There was a young brown whippet that seemed to be the leader and she would sprint up and down the pack acting as hardened steel tracks placing the group on what seemed a crash course with destiny; one large freight train of quivering muscle below thin skin. Whippet's vascular systems are a bit too prominent, visible to the naked eye in a way that makes me uncomfortable like spouses discussing each other publicly in ways they think are clever in their cutting nature, but are far from hidden. The whippets were both chaotic and ordered and how I assume one would feel inside of a balloon, atop a helium atom that has just slipped from a child's grip at the apex of a ferris wheel sitting in the center of a carnival; face smashing off latex and other atoms like the first bondage party of the universe.
The whippets drifted around in a quick flurry of cottonwood blossoms on pavement, then were gone.
The following day I would be peeing along a fence and have a german shepard run at me snarling while I was mid stream, and I thought of that scene in The World According to Garp (the book, not the movie, which I don't say in snobbery, but more that I don't know if/how this scene was portrayed in the movie as I did not see it), where the guy is accidentally castrated when the wife's car gets rear ended during the infidelitous blowjob, and I worried that if I lashed out at the dog with a fist or hand, I would inadvertently cause my own castration, so instead I just continued standing and peeing. Unusually, the tip of "ignore it and it will go away" worked in this situation.

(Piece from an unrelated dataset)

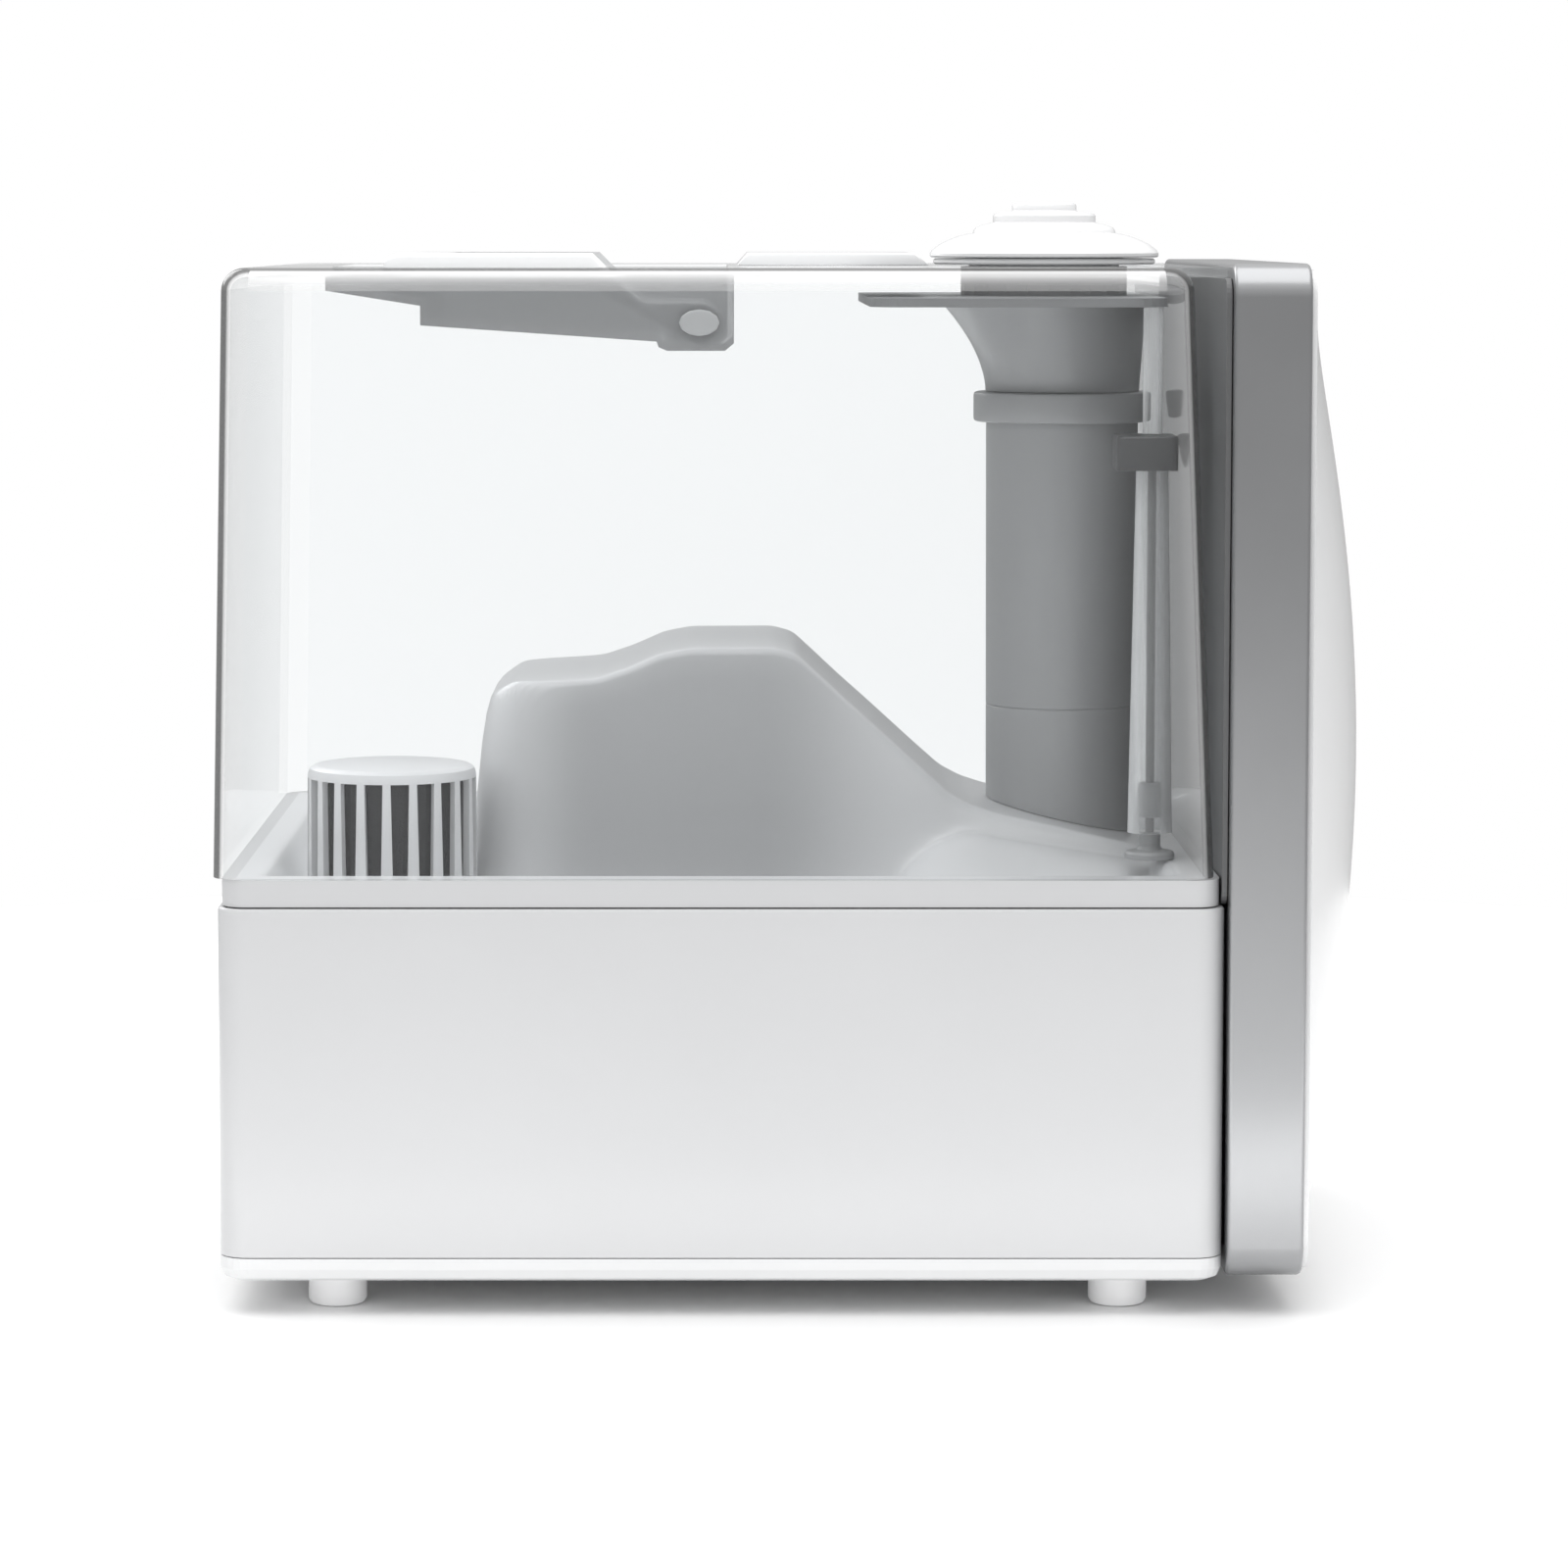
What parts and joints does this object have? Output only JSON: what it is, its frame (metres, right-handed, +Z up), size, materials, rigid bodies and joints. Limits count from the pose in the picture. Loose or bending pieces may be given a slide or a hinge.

I guess the two events seem connected not just because of their canine base notes, but because one had such a sense of the eternal and one had a sense of immediacy. Two sides of the same coin, sort of thing.
The picture has nothing to do with any of this, but is from a similar moment of time. Or maybe there is something to be said about a horse head in a window and a window that is empty. Dreams of racetracks next to a bright abyss.